PLN: You have had an interesting career as a composer and conductor, plus a performer on the violin and piano. What major musical activities are you involved in right now?
JMW: Years after I “officially” stopped being a full-time violinist, I have made my first violin solo recording. It contains the complete violin sonatas (plus smaller pieces) of Karl Weigl, a composer who lived from 1881 to 1949. A protégé of Mahler and a fine composer in his own right, Weigl’s legacy was nearly destroyed by the National Socialists.
There is also a Vittorio Giannini orchestral project in the offing.
PLN: Do you have future plans to perform the Sonate libre or any other music by Florent Schmitt?

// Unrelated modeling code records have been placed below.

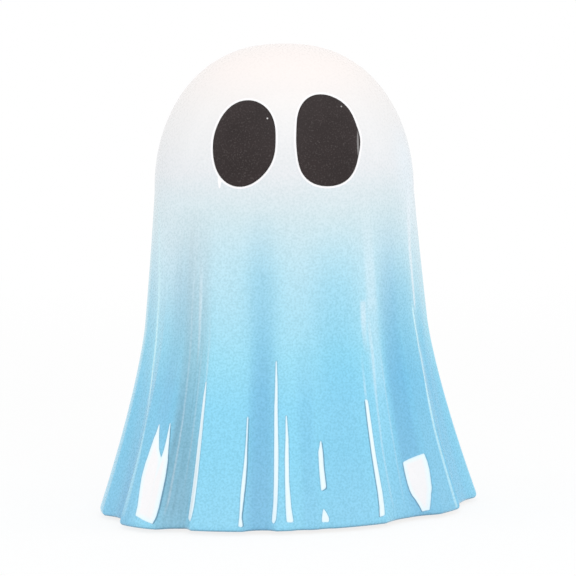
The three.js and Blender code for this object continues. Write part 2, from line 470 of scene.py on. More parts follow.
@dataclass(frozen=True)
class BareBoard(Finish):
    """The sawn and sanded faces of the boards, with the grain along X and overspray at the hem."""

    early: Rgb = (222, 196, 158)
    late: Rgb = (190, 154, 112)
    pore: Rgb = (142, 104, 70)
    overspray: Rgb = (150, 208, 234)
    rings: float = 150.0  # growth rings in a metre
    bend: float = 13.0  # how many rings the grain wanders across
    late_from: float = 0.55  # share of a ring from which it darkens
    darkest: float = 0.86
    bends: Triple = (7, 26, 9)
    pores: Triple = (160, 2600, 2600)
    clouds: float = 22.0
    spatter: float = 420.0
    spatter_reach: float = 0.05
    half_width: float = 81.5  # of the hem, to which the overspray keeps
    half_depth: float = 66.0
    spray_edge: tuple[float, float] = (0.955, 1.02)  # shares of the way out to the hem's edge
    spray_strength: float = 0.85
    oversprayed_below: float = 3.0

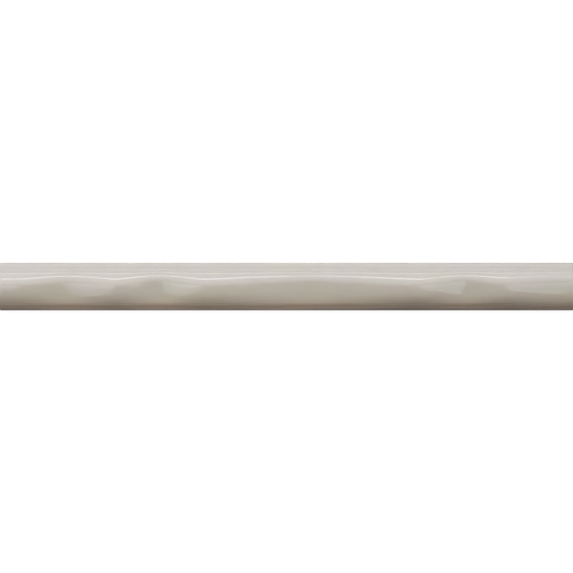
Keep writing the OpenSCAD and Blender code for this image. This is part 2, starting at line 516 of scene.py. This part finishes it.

JMW: Sadly, there are no concrete plans right now. While I wish I could report specific plans and a firm date to perform the sonata or other Schmitt works, what I can say is that his music is constantly with me, and I remain alert to any opportunities to program it. In fact, I hope I’ll have some additional news to share about that in the near future.
Fortunately for us, we can hear John McLaughlin Williams’ and David Riley’s performance of Schmitt’s Sonate libre via this SoundCloud link. To my ears, the interpretation is every bit as effective as any of the three commercial recordings ever made of this strikingly original work — particularly in its “immediacy” as a live performance.